Before he’d even heard about Taylor’s withdrawal, Curtis wasn’t too concerned about who he has to fight or how many finishes he has to earn to get his hands on the $1,000,000 prize. He knows as long as he keeps winning, the rest will take care of itself. Besides the money, he’s most concerned about finding fun matchups, preferably against breakout star Ray Cooper III or 2018 welterweight tournament winner Magomed Magomedkerimov.
“I followed Ray Cooper last year, I really like Ray Cooper,” Curtis said. “I’m a fan of Ray Cooper, so that’s gonna be a fun one if we get matched up.

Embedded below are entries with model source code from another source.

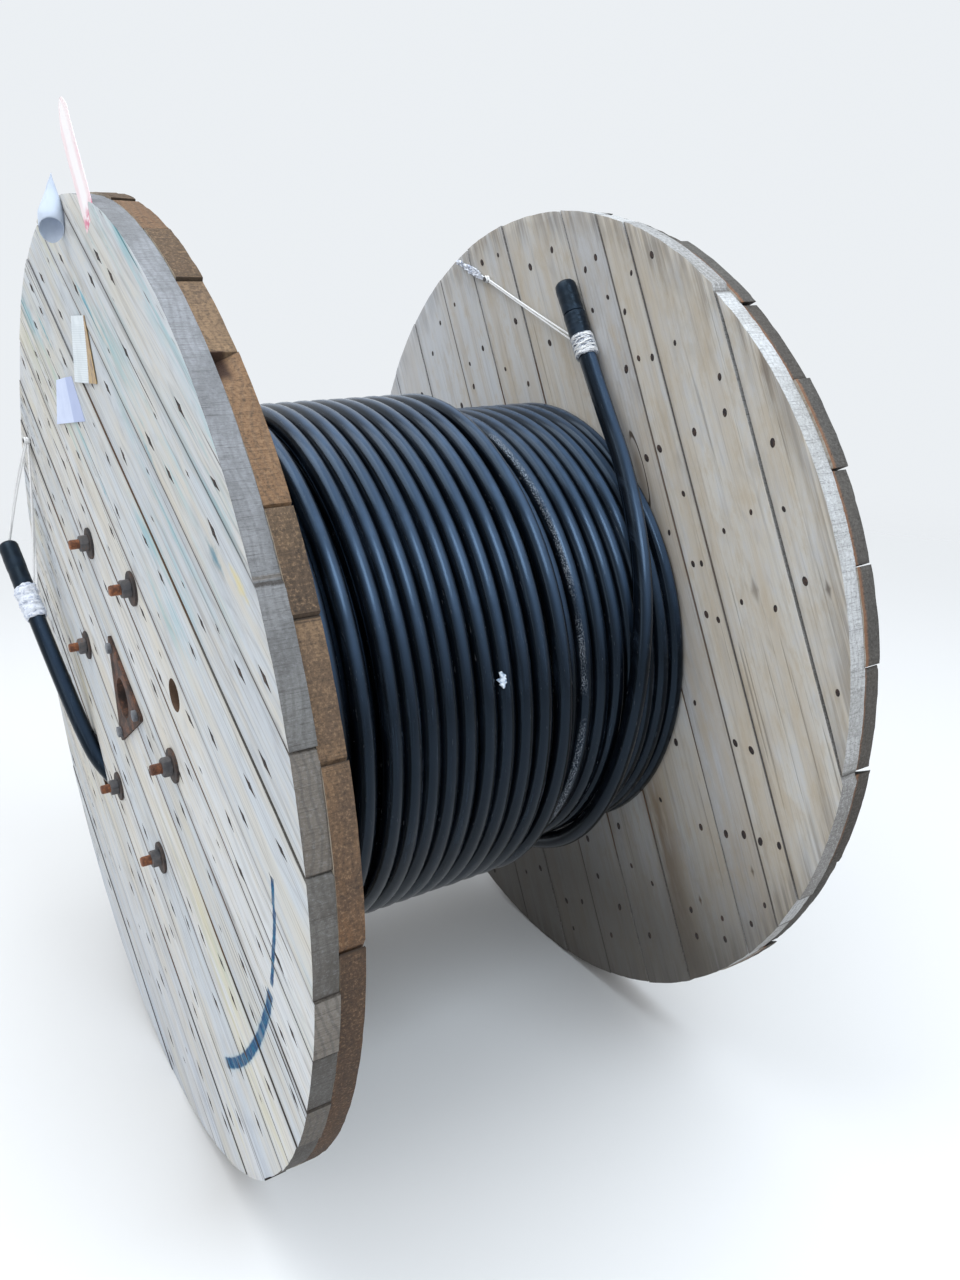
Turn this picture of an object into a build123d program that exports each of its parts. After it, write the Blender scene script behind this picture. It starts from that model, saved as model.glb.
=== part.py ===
from build123d import *
from math import cos, radians, sin, tan
import os

# A wooden cable drum, lying on the rims of its two cheeks as it is rolled and stored.
# The drum's axis runs along X at the height of the cheek radius, +Z is up, and the origin
# is on the ground under the middle of the drum. The near cheek, with the inner end of the
# cable, is at -X.

# Wooden drum
cheek_radius = 900.0
inner_width = 920.0
board_thickness = 37.0
board_gap = 2.5
barrel_radius = 459.0
stave_thickness = 35.0
stave_count = 24
stave_gap = 1.5

# Directions in which the boards of each layer run, in degrees from level
near_outer_direction = 30.5
near_inner_direction = 120.5
far_inner_direction = 64.8
far_outer_direction = 154.8

# Places of the seams across each layer, measured from the axis
near_outer_seams = (-785, -655, -520, -395, -272, -130, 5, 120, 240, 345, 505, 630, 760)
near_inner_seams = (-760, -610, -450, -285, -122, 30, 179, 399, 520, 657, 803)
far_inner_seams = (-760, -610, -440, -275, -100, 50, 207, 420, 523, 595, 776)
far_outer_seams = (-750, -597, -414, -244, -71, 98, 270, 450, 622, 790)

# How far short of the full radius each board was sawn, from the first board across
near_outer_steps = (0, 0, 3, 2, 0, 4, 1, 0, 3, 0, 2, 4, 0, 3)
near_inner_steps = (2, 0, 4, 0, 3, 1, 5, 2, 0, 4, 1, 3)
far_inner_steps = (3, 0, 2, 0, 0, 2, 1, 3, 2, 2, 0, 6)
far_outer_steps = (4, 9, 2, 7, 0, 6, 3, 8, 2, 5, 0)

# Tie rods that clamp the cheeks on the barrel, with a nut and washer at each end
rod_count = 6
rod_circle_radius = 313.0
rod_first_angle = 3.5
rod_radius = 10.0
rod_projection = 40.0
rod_hole_clearance = 0.5
rod_end_chamfer = 1.5
nut_across_flats = 30.0
nut_height = 16.0
nut_clearance = 0.3
washer_radius = 31.0
washer_thickness = 5.0

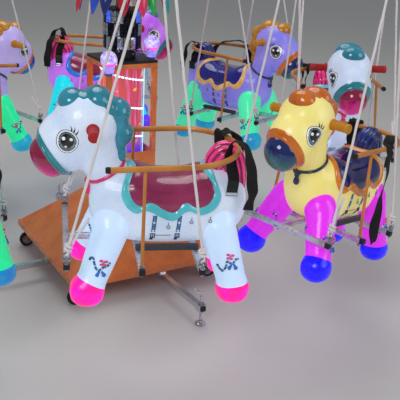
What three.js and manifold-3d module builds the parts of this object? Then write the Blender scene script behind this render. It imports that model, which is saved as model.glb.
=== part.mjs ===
// A fairground carousel: eight light-up ponies hang on ropes round a wheeled steel base.
// Millimetres, +Z up. The sides of the base deck run along X and Y, and the floor is z = 0.
import * as THREE from 'three';
import { mergeVertices } from 'three/addons/utils/BufferGeometryUtils.js';
import Module from 'manifold-3d';

const wasm = await Module();
wasm.setup();

// Ring of ponies. Each hangs square to its own radius and travels clockwise, seen from above.
const PONY_COUNT = 8;
const PONY_RADIUS = 1065;
const FIRST_PONY_ANGLE = -112.5;
const FRAME_Z = 575;

// How some ponies hang off their even place, as the ropes stretch and settle unevenly:
// forward, outward and up in millimetres, then yaw, nose-down pitch and inward roll in degrees.
const LEVEL = [0, 0, 0, 0, 0, 0];
const HANG = [
  [4, 24, 24, 2.8, -1.1, -2.5],
  [44, 30, -32, -6.4, -5.9, -1.6],
  [0, 0, 12, -3, -2.5, 0],
  [0, 9, 2, 1.5, -0.6, -1.5],
  [0, 0, 0, 0, 0, -3],
  [-4, 11, -62, -4.5, 3, 0],
  LEVEL,
  [50, 30, -30, -3, 0, 0],
];

// Hanging frame of one pony: x is forward, y is outward, z is up from the centre of its cross tubes.
const FRAME_TUBE = 20;
const CROSS_LENGTH = 500;
const FRONT_CROSS_X = 224;
const FRONT_CROSS_Z = 29;
const MID_CROSS_X = -23;
const REAR_CROSS_X = -225;
const RAIL_Y = 95;
const EYE_Y = 243;
const EYE_HEIGHT = 26;
const GUARD_Y = 198;
const GUARD_TIP_Z = 346;
const GUARD_TILT = 2.3;
const GUARD_TIP_X = 96;
const GUARD_BEND_X = -166;
const GUARD_RADIUS = 10;
const ROD_RADIUS = 6;
const ROD_FOOT_Y = 226;
const MUZZLE_TILT = 29.7;

// Ropes, hanger bar and the pin that the whole swing hangs on.
const HANGER_X = -78;
const HANGER_Z = 1728;
const HANGER_LENGTH = 460;
const HANGER_RADIUS = 10;
const HOOK_Y = 215;
const ROPE_RADIUS = 5;
const KNOT_SIZE = 16;
const PIN_Z = 1752;
const PIN_RADIUS = 5;
const PIN_BORE = 5.6;
const LUG_THICK = 14;
const CHEEK_GAP = 32;
const CHEEK_THICK = 6;

// Turning head.
const ARM_SIZE = 40;
const ARM_Z = 1806;
const ARM_END = 28;
const HUB_RADIUS = 110;
const HUB_HEIGHT = 76;
const SHAFT_RADIUS = 30;
const BRACE_SIZE = 25;
const BRACE_REACH = 520;
const BRACE_FOOT_Z = 1690;
const PETAL_COUNT = 16;
const PETAL_TOP_Z = 1640;
const PETAL_TIP_Z = 1280;
const PETAL_TOP_RADIUS = 105;
const PETAL_TIP_RADIUS = 212;
const PETAL_THICK = 6;

// Base deck, its sloping cover, casters and outriggers.
const DECK_SIDE = 810;
const DECK_BOTTOM = 103;
const DECK_LIP = 30;
const SHEET = 4;
const COVER_RISE = 242;
const CORNER_PLATE = 120;
const CASTER_OFFSET = 350;
const CASTER_TRAIL = 28;
const WHEEL_RADIUS = 38;
const WHEEL_WIDTH = 24;
const AXLE_RADIUS = 4;
const FORK_TOP = 96;
const CORNERS = [[-1, -1], [1, -1], [1, 1], [-1, 1]];
const OUTRIGGER_SIZE = 25;
const OUTRIGGER_ROOT = [36, -330];
const OUTRIGGER_FOOT = [52, -748];
const OUTRIGGER_Z = 84;
const SCREW_RADIUS = 6;
const SCREW_BORE = 6.6;
const CUP_RADIUS = 23;
const SCREW_TOP = 158;

// Column between the deck cover and the turning head, with an open box round its lower half.
const COLUMN_SIDE = 250;
const COLUMN_TUBE = 22;
const COLUMN_TOP = 1035;
const BOX_TOP = 612;
const SHELF_Z = 575;
const LOW_RING_Z = 392;
const LIGHT_TUBE_RADIUS = 100;
const LIGHT_TUBE_WALL = 5;
const LED_RING_HEIGHTS = [702, 838, 974];
const TRAY_THICK = 12;
const DRUM_RADIUS = 90;
const DRUM_BOTTOM = 1090;
const DRUM_TOP = 1270;
const LAMP_HUB_RADIUS = 64;
const STALK_Z = 1083;
const LAMP_RADIUS = 37;
const LAMP_HEIGHT = 112;

// The ball lamps: angle round the column, reach from its axis and height of the middle.
const LAMPS = [
  [-130, 215, 1055],
  [-50, 150, 1108],
  [50, 215, 1055],
];

// Clearance left between two pieces that touch.
const FIT = 0.3;

// Steps smaller than this are smoothed out of the moulded shell.
const SMALLEST_STEP = 7;

// Turns a three.js geometry into a solid that can be added to and cut.
function solid(geometry) {
  const bare = geometry.clone();
  bare.deleteAttribute('normal');
  bare.deleteAttribute('uv');
  const merged = mergeVertices(bare, 1e-4);
  return new wasm.Manifold(new wasm.Mesh({
    numProp: 3,
    vertProperties: Float32Array.from(merged.attributes.position.array),
    triVerts: Uint32Array.from(merged.index.array),
  }));
}

function unite(parts) {
  return parts.reduce((whole, part) => whole.add(part));
}

// A block given by its centre and its full sizes.
function block(cx, cy, cz, sx, sy, sz) {
  return solid(new THREE.BoxGeometry(sx, sy, sz).translate(cx, cy, cz));
}

// A round rod between two points, with its own radius at each end.
function rod(from, to, radius, sides = 8, endRadius = radius) {
  const a = new THREE.Vector3(...from);
  const b = new THREE.Vector3(...to);
  const along = b.clone().sub(a);
  const geometry = new THREE.CylinderGeometry(endRadius, radius, along.length(), sides);
  geometry.applyQuaternion(new THREE.Quaternion().setFromUnitVectors(
    new THREE.Vector3(0, 1, 0), along.clone().normalize()));
  return solid(geometry.translate(...a.add(b).multiplyScalar(0.5).toArray()));
}

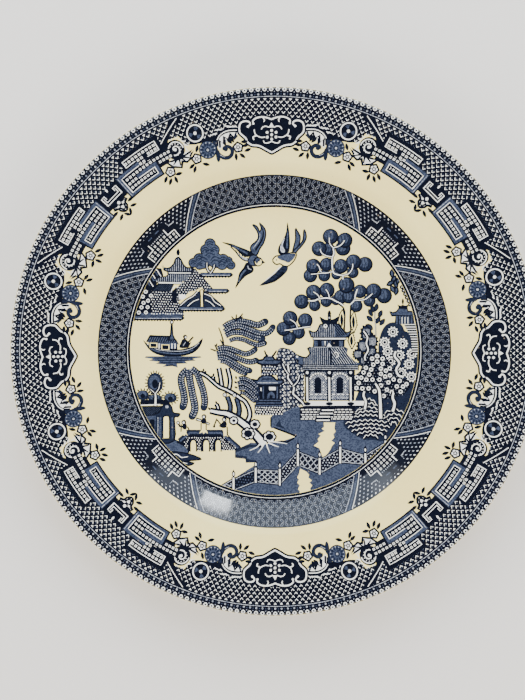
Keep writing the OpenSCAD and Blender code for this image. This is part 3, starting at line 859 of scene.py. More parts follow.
def draw_far_island(art):
    art.piece = "far_island"
    box = (-74, 16, -22, 58)
    side = art.area(DARK, [(-61.6, 43), (-58, 42.6), (-57, 39), (-60, 35.4), (-61.6, 31), (-69, 30),
                           (-68.6, 33), (-65.4, 38)])
    for shift in (0, 1, 2):
        x, y = -60.4 - 2 * shift, 41.4 - 2.6 * shift
        art.curve(BARE, [(x - 1.4, y + 0.6), (x, y + 0.4), (x + 1.2, y - 1.4), (x + 2.2, y - 3)], 0.55)
        art.curve(MID, [(x - 2, y - 0.4), (x - 0.6, y - 0.8), (x + 0.6, y - 2.6)], 0.5)
    thicket = art.area(DARK, [
        (-72, 18), (-46.4, 18), (-46.6, 22.6), (-49.4, 25.4), (-46.6, 27.6), (-43.4, 30.8), (-41, 31),
        (-37.4, 33), (-35, 30.4), (-31, 31.6), (-33.4, 34.6), (-36.6, 38.2), (-40.6, 42.6), (-43.6, 41),
        (-45.4, 37), (-48, 34.6), (-51.6, 31.4), (-63.4, 31.2), (-66.6, 31.8), (-69.6, 26)])
    art.stroke(MID, [(-69, 19), (-47, 19)], 1.2)
    dots(art, BARE, thicket, (-63, 19.4, -30, 43), 1.4, 0.34)
    dots(art, MID, thicket, (-62.4, 20.3, -30, 43), 1.4, 0.3)
    for centre in ((-66, 30.6), (-67.5, 28.1), (-63.4, 28.6), (-64.9, 26), (-67.2, 24.9), (-65.1, 22.7),
                   (-68.2, 22.6), (-69.6, 19.9), (-66, 20)):
        ring_flower(art, centre, 1)
    # Hill, gate and trunk on the nearer bank.
    art.area(DEEP, [(-48, 23), (-44, 27), (-40, 30), (-37.2, 32), (-32.6, 29), (-29, 26), (-25.4, 22.6)])
    for line in ([(-48.4, 23.4), (-45, 26.4), (-41.6, 28.4), (-39.4, 30.8)],
                 [(-44.6, 23.2), (-41.6, 25.6), (-38.8, 26.8)],
                 [(-36, 29.6), (-32.6, 28.2), (-30.6, 25.4), (-27.4, 23.4)],
                 [(-35.6, 26.4), (-33, 25.2), (-30.6, 23)]):
        art.curve(DARK, line, 1.4)
        bumps(art, DARK, line, 0.75, 1.5)
        art.curve(BARE, line, 0.45)
    outlined(art, BARE, [(-37.9, 22.6), (-37.9, 28), (-38.2, 31.6), (-36.2, 31.6), (-36.6, 28),
                         (-36.4, 22.6)], 0.35)
    outlined(art, DARK, [(-52.4, 25.2), (-52.4, 30.6), (-50.6, 32.6), (-50.2, 30), (-50.4, 25.2)], 0.3)
    art.curve(BARE, [(-53, 30.4), (-52.2, 32.4), (-50.8, 33.4)], 0.6)
    art.blob(BARE, [(-48.6, 26.8), (-49, 29), (-46.8, 29.2), (-45.2, 28.4), (-46.4, 27)])
    # Temple.
    lower = [(-62.6, 30.9), (-59.6, 34.8), (-51.4, 34.8), (-53.4, 30.9)]
    roof = art.area(MID, lower)
    ribs(art, DARK, roof, (-66, 30.6, -51, 35), 1.0, 0.4, 1.0)
    art.loop(DARK, lower, 0.4)
    tier = [(-62.2, 36.6), (-59.4, 35.9), (-47.4, 35.7), (-44.6, 37), (-43, 39.9), (-54, 39.9),
            (-55.8, 38.4), (-58.8, 38.2)]
    walls = art.area(MID, tier)
    ribs(art, DARK, walls, (-60, 35.4, -43, 40.2), 1.05, 0.36)
    ribs(art, PALE, walls, (-59.6, 35.4, -43, 40.2), 1.05, 0.26)
    art.loop(DARK, tier, 0.45)
    art.stroke(DARK, [(-60, 35.2), (-47.2, 35.1)], 1.3)
    art.stroke(BARE, [(-59.5, 35.3), (-47.6, 35.1)], 0.8)
    top = [(-57.6, 44.5), (-56.8, 42.9), (-55, 42.6), (-53.2, 43.2), (-51.6, 45), (-50.8, 47.4),
           (-49.4, 48.6), (-48, 47.2), (-46.8, 44.6), (-45.2, 43), (-42.2, 42.9), (-41.4, 42.4),
           (-42.6, 40.8), (-54.4, 40.8), (-56.6, 41.8)]
    dome = art.area(MID, top)
    ribs(art, DARK, dome, (-56, 40.6, -42, 48.6), 1.05, 0.36)
    ribs(art, PALE, dome, (-55.6, 40.6, -42, 48.6), 1.05, 0.26)
    art.loop(DARK, top, 0.6)
    art.stroke(DARK, [(-55, 40.3), (-42.2, 40.2)], 1.1)
    art.stroke(BARE, [(-54.2, 40.35), (-42.8, 40.25)], 0.55)
    art.leaf(DARK, (-49.4, 50.8), 4, 1.9, 90)
    art.disc(BARE, (-49.4, 49), 0.4, 6)
    for left, right, y in ((-72.2, -46.6, 17.1), (-49, -25.6, 21.8), (-34.6, -23.4, 31), (-38, -21.6, 39.3)):
        cloud_bank(art, left, right, y)
    # Round-headed tree.
    lobes = ((-33, 55.2, 2.7), (-35.3, 52.2, 2.6), (-30.8, 52.2, 2.6), (-33, 50.4, 3.8), (-38.6, 47.6, 2.7),
             (-41.6, 45.5, 2.3), (-36.5, 46.4, 3.8), (-30.2, 46.8, 3.8), (-26.2, 47.2, 2.7),
             (-23.7, 46.4, 2.2), (-22.2, 44.3, 2.1), (-26.8, 44.8, 2.8), (-38.4, 44.4, 2.3))
    for x, y, r in lobes:
        art.disc(DARK, (x, y), r + 0.35, 16)
    for x, y, r in lobes:
        art.disc(MID, (x, y), r - 0.2, 16)
    for x, y, r in lobes:
        for k in range(2):
            low = y - 0.45 * r * k
            art.curve(DEEP, [(x - 0.6 * r, low + 0.1 * r), (x - 0.1 * r, low + 0.5 * r),
                             (x + 0.6 * r, low + 0.2 * r)], 0.4)
    branch(art, [(-32.8, 40.2), (-34.4, 42.4), (-34.6, 45.6)], 0.5, 0.3)
    branch(art, [(-32.8, 40.2), (-31.2, 42.6), (-30.8, 44.6)], 0.5, 0.3)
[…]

“The big target is [Magomedkerimov], he’s obviously the big fish, but that’s a fun matchup. It’s a hard matchup for sure. We’ve already looked at that and thought about that. But Ray Cooper I think is going to be a really fun one if I get that one.”
Curtis has joked that if he gets the million, some of the money will go towards buying a tiger. Sadly, he’s aware that owning a tiger in the United States may not be legal, so he’ll settle for buying a house for himself and his mother and securing his children’s future.
Given how close he recently came to hanging up the gloves, would that kind of financial windfall allow him to quit fighting for good?
“Once I win my million, we’ll see,” Curtis said. “But I’m always like, ‘Okay, what’s one million when I can have two million?”